--- The input ---

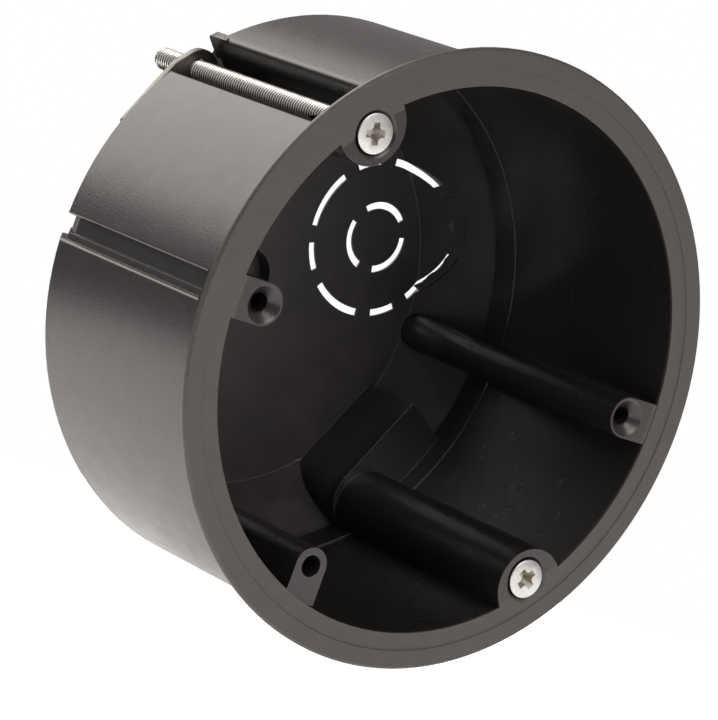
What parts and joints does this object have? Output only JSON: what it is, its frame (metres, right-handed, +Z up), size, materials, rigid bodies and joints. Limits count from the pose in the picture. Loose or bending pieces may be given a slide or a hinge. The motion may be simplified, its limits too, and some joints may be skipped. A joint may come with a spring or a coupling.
{
  "type": "drywall back box",
  "caption": "Round flush back box for hollow walls: thin flange, deep tapered body with knockouts, and countersunk screws with swing-out claws that grip the board from behind.",
  "frame": {"origin": "on the box's axis, in the plane of the wall's face, where the back of the flange lies", "axes": "+Y along the box's axis from the open front into the wall, +X to the right and +Z up as the open front is seen; the device screws lie left and right on X"},
  "size_m": [0.0776, 0.0492, 0.0776],
  "materials": {
    "black_plastic": "satin, finely grained",
    "zinc_screw": "bright zinc",
    "zinc_claw": "dull zinc"
  },
  "bodies": {
    "back_box": {"back_box": "black_plastic"},
    "clamp_screw_upper": {"clamp_screw_upper": "zinc_screw"},
    "clamp_claw_upper": {"clamp_claw_upper": "zinc_claw"},
    "clamp_screw_lower": {"clamp_screw_lower": "zinc_screw"},
    "clamp_claw_lower": {"clamp_claw_lower": "zinc_claw"}
  },
  "joints": [
    {"name": "screw_turn_upper", "type": "hinge", "parent": "back_box", "child": "clamp_screw_upper", "pos_m": [-0.02305, 0.02, 0.02305], "axis": [0, 1, 0], "continuous": true},
    {"name": "claw_swing_upper", "type": "hinge", "parent": "back_box", "child": "clamp_claw_upper", "pos_m": [-0.02305, 0.03765, 0.02305], "axis": [0, 1, 0], "range_deg": [0, 92]},
    {"name": "screw_turn_lower", "type": "hinge", "parent": "back_box", "child": "clamp_screw_lower", "pos_m": [0.02305, 0.02, -0.02305], "axis": [0, 1, 0], "continuous": true},
    {"name": "claw_swing_lower", "type": "hinge", "parent": "back_box", "child": "clamp_claw_lower", "pos_m": [0.02305, 0.03765, -0.02305], "axis": [0, 1, 0], "range_deg": [0, 92]}
  ]
}
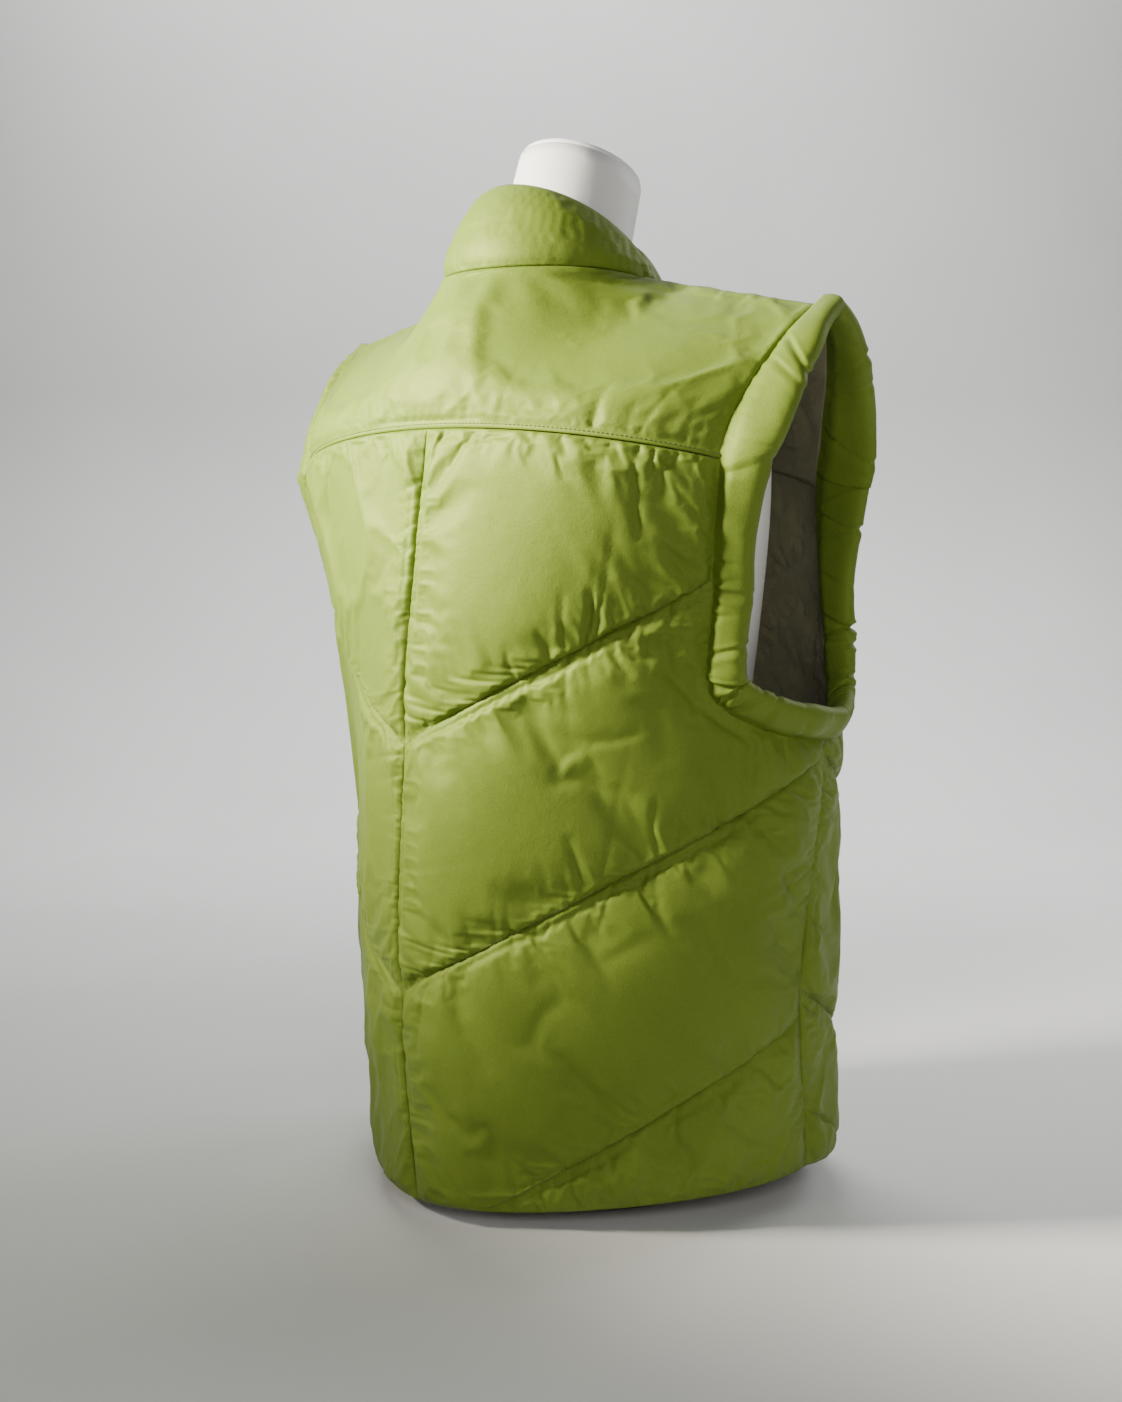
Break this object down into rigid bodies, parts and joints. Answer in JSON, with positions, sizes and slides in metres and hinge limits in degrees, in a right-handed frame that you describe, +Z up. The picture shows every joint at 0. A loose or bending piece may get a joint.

---

* [What the exercise asks]: Copy each line of the entries that includes the word "bending".

* [Complete response]:
What parts and joints does this object have? Output only JSON: what it is, its frame (metres, right-handed, +Z up), size, materials, rigid bodies and joints. Limits count from the pose in the picture. Loose or bending pieces may be given a slide or a hinge. The motion may be simplified, its limits too, and some joints may be skipped. A joint may come with a spring or a coupling.
Break this object down into rigid bodies, parts and joints. Answer in JSON, with positions, sizes and slides in metres and hinge limits in degrees, in a right-handed frame that you describe, +Z up. The picture shows every joint at 0. A loose or bending piece may get a joint.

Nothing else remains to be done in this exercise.